* Start Entries *

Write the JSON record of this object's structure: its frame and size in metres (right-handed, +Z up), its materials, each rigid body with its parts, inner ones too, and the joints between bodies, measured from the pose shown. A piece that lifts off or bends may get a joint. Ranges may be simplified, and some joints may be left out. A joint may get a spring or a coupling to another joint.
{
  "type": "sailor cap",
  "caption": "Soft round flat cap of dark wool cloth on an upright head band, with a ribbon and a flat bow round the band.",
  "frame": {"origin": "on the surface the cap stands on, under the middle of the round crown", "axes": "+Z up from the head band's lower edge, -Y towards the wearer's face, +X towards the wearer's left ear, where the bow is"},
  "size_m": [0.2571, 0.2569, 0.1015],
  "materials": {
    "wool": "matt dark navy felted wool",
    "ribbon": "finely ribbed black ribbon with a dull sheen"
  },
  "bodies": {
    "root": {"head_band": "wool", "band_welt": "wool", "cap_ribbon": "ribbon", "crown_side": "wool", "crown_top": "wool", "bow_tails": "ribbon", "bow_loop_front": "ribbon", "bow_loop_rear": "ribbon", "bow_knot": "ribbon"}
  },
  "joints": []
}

* End Entries *
* Start Entries *

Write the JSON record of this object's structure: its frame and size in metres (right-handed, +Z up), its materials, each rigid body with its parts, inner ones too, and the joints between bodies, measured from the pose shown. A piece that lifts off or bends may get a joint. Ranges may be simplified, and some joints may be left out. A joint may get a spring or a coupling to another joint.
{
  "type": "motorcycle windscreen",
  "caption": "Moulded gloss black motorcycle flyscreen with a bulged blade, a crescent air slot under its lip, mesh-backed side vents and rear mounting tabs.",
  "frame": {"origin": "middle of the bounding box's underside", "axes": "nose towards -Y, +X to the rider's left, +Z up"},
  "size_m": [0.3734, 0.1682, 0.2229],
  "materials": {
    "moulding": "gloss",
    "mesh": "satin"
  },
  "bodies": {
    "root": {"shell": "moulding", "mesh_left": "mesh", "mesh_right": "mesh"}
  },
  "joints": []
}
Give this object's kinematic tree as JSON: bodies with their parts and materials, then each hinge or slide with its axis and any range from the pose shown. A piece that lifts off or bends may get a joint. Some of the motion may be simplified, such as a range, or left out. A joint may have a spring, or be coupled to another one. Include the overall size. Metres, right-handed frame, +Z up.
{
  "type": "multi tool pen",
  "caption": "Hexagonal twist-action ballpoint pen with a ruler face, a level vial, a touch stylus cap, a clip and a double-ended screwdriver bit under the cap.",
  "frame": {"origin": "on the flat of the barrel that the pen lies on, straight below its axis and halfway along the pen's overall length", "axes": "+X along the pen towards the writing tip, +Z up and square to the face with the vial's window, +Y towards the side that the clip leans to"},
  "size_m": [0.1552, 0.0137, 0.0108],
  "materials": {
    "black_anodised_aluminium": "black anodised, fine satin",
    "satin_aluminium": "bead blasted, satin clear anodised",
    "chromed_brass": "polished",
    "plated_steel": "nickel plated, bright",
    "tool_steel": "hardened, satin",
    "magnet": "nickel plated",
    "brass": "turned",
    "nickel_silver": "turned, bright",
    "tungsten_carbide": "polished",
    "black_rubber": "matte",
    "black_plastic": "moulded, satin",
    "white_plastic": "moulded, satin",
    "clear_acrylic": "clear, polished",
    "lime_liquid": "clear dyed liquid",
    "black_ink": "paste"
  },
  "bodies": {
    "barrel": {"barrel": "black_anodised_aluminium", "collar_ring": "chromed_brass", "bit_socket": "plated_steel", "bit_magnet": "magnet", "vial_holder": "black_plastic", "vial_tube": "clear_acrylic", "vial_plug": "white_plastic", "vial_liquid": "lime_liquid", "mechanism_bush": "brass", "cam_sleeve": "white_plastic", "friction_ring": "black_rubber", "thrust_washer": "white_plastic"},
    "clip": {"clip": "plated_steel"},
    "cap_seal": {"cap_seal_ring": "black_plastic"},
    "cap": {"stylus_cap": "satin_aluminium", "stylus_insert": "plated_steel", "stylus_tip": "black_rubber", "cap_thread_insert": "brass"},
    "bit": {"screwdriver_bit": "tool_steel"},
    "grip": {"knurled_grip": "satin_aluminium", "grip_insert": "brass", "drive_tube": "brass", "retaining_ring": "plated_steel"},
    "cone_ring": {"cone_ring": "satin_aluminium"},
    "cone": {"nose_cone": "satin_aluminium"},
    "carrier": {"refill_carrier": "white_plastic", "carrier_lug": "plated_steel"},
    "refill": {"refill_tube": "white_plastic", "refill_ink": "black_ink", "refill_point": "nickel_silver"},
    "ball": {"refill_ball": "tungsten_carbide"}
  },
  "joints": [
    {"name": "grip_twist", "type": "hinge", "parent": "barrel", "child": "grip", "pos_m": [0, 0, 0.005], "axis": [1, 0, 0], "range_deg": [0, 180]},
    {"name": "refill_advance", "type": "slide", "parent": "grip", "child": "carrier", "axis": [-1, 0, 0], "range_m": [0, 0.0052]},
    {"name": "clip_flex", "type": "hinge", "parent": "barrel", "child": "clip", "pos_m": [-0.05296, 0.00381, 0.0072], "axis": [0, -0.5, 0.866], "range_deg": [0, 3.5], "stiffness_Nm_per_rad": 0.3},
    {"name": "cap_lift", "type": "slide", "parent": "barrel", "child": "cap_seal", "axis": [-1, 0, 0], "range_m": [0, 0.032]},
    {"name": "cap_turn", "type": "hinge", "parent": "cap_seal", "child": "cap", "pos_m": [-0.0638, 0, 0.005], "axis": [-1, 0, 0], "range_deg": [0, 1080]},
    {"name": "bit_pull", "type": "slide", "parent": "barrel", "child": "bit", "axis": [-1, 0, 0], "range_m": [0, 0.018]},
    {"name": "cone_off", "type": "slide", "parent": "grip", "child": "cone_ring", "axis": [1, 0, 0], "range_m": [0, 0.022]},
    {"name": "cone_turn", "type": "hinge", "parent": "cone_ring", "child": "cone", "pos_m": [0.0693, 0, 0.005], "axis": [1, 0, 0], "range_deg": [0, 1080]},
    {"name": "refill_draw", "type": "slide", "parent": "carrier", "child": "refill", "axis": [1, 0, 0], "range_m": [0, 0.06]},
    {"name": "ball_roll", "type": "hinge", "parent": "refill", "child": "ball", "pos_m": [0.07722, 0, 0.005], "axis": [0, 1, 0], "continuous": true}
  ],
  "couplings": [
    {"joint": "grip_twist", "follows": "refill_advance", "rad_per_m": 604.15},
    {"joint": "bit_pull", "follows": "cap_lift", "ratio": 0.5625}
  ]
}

* End Entries *

# Instructions to follow
Single out each line of the records above with the string "slide" in it, and copy it.

# Answer in full
Give this object's kinematic tree as JSON: bodies with their parts and materials, then each hinge or slide with its axis and any range from the pose shown. A piece that lifts off or bends may get a joint. Some of the motion may be simplified, such as a range, or left out. A joint may have a spring, or be coupled to another one. Include the overall size. Metres, right-handed frame, +Z up.
    {"name": "refill_advance", "type": "slide", "parent": "grip", "child": "carrier", "axis": [-1, 0, 0], "range_m": [0, 0.0052]},
    {"name": "cap_lift", "type": "slide", "parent": "barrel", "child": "cap_seal", "axis": [-1, 0, 0], "range_m": [0, 0.032]},
    {"name": "bit_pull", "type": "slide", "parent": "barrel", "child": "bit", "axis": [-1, 0, 0], "range_m": [0, 0.018]},
    {"name": "cone_off", "type": "slide", "parent": "grip", "child": "cone_ring", "axis": [1, 0, 0], "range_m": [0, 0.022]},
    {"name": "refill_draw", "type": "slide", "parent": "carrier", "child": "refill", "axis": [1, 0, 0], "range_m": [0, 0.06]},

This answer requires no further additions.